§ WORK INSTRUCTIONS:
In the entries below, find the lines that contain the word "Output" and copy them.

++++ STORED DATA ++++

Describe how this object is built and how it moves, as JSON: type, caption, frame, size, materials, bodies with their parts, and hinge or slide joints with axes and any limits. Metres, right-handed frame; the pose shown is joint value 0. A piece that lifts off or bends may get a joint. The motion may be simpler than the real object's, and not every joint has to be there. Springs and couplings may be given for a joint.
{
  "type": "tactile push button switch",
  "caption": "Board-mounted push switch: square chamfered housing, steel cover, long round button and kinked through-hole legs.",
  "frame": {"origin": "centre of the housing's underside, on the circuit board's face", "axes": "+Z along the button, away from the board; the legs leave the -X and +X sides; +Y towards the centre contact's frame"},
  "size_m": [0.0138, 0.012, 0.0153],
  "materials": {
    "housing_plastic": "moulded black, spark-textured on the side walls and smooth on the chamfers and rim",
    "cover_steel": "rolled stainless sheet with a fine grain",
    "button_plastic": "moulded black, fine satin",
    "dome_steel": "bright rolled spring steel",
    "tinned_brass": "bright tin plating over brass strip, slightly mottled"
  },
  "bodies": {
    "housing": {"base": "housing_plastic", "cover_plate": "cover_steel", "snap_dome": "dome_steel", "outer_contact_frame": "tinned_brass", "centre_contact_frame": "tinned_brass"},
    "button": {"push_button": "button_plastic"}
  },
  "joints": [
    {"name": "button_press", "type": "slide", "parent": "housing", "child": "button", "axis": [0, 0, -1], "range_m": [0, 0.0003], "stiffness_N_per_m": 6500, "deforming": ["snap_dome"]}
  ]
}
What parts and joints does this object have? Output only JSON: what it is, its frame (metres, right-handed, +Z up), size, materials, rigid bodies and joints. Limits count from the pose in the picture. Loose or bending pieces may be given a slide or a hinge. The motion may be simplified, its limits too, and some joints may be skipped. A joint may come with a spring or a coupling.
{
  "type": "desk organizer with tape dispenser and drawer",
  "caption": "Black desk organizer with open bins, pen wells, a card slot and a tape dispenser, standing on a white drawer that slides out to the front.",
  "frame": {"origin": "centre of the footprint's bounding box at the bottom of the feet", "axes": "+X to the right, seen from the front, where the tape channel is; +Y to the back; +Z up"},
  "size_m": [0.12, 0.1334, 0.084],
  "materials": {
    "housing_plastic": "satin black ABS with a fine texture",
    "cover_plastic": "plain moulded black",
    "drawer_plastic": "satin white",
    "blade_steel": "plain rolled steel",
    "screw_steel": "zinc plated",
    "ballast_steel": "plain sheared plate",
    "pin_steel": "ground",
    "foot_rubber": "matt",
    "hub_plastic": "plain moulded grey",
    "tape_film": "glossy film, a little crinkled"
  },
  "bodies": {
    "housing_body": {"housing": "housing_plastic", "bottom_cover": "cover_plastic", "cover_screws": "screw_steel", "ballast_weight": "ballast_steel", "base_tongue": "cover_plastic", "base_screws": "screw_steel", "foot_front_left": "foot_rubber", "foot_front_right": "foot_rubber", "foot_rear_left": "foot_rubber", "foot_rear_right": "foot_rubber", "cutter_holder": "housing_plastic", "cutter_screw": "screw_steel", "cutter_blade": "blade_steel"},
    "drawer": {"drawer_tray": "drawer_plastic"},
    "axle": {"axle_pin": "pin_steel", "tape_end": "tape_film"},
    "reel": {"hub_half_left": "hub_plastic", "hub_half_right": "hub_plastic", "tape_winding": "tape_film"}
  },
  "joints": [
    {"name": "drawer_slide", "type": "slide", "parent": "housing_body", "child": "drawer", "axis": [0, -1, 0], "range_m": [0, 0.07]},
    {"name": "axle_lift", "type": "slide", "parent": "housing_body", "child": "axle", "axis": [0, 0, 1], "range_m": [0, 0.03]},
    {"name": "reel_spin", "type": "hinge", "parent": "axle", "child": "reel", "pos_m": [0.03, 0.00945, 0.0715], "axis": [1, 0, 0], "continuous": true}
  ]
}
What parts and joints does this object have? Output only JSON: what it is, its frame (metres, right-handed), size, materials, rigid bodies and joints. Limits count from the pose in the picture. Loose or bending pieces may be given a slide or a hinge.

++++

§ EXERCISE SOLUTION:
What parts and joints does this object have? Output only JSON: what it is, its frame (metres, right-handed, +Z up), size, materials, rigid bodies and joints. Limits count from the pose in the picture. Loose or bending pieces may be given a slide or a hinge. The motion may be simplified, its limits too, and some joints may be skipped. A joint may come with a spring or a coupling.
What parts and joints does this object have? Output only JSON: what it is, its frame (metres, right-handed), size, materials, rigid bodies and joints. Limits count from the pose in the picture. Loose or bending pieces may be given a slide or a hinge.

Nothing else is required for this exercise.